A related filter option, Only pick matching groups, keep totals across all rows, lets a filter choose which groups to show while the totals still count every row — for example, show only short-stocked items but total Min/Max over every bin.

Emailing reports on a schedule

The Report Scheduler emails a saved report to anyone, automatically, on the days you choose. Find it under System → Reports → Scheduler (it appears only with the scheduling permission).

Creating a schedule

Click Add Schedule, then:

  • Pick a saved Report from the The Report Library and name the schedule.
  • Enter Recipients as comma-separated email addresses, and choose the Format: Excel (.xlsx) or PDF.
  • Set when it sends. The Quick Presets cover common patterns — Daily, Weekdays, Every Monday, 1st of Month, 1st & 15th, and more — or build your own rules: Every Day, Days of Week, Days of Month, or Every N Days, each with a send time and optional start and end dates. You can combine several rules in one schedule.
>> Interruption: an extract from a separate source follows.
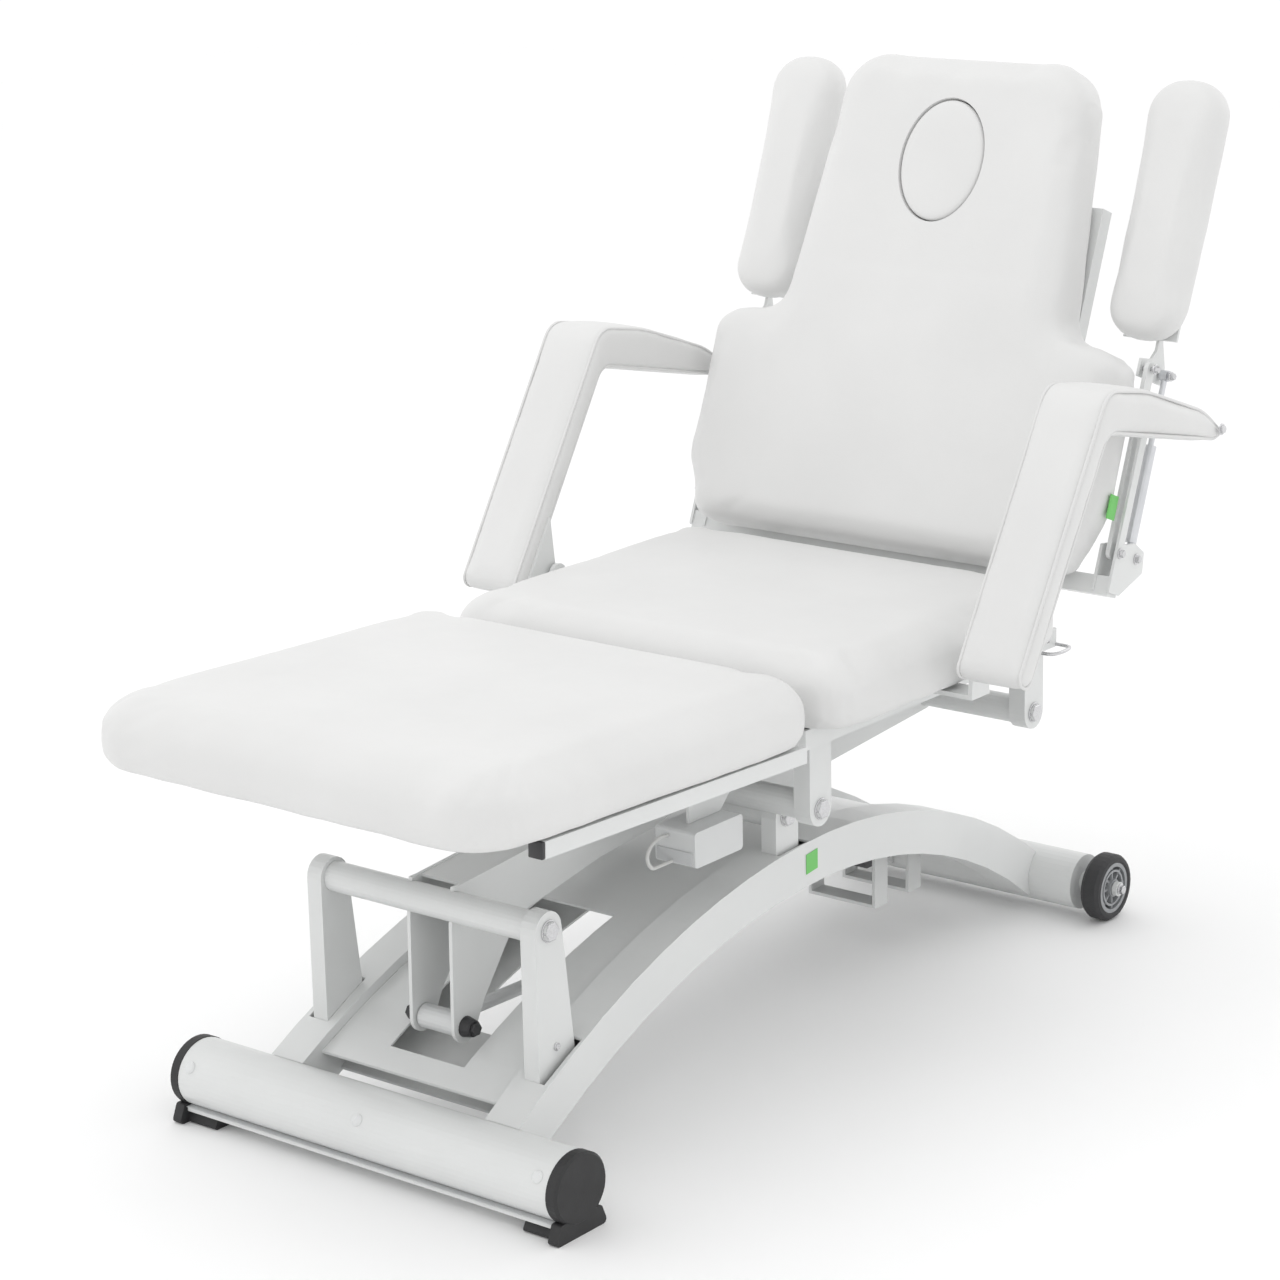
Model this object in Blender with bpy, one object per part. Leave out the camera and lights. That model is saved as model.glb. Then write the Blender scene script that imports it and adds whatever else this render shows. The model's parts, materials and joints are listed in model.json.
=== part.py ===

The three-month calendar on the right shows a green dot on every day the report will go out, so you can sanity-check the rules before saving.

Managing schedules

Each schedule shows an Active or Paused badge plus its next and last run. The row buttons let you Run Now (sends the email immediately and shows the results), Edit, Pause/Resume, View Log, and Delete. The log records every send with a Success, Failed, or Skipped status, the row count, and any error message — your first stop when an email did not arrive.

The gear button opens Report Email Settings: leave it empty to send through the company email settings, or set up a dedicated server here. It supports a plain password or app password, Google OAuth2, and Office 365 OAuth2, and the Send Test button confirms everything works before the first real delivery.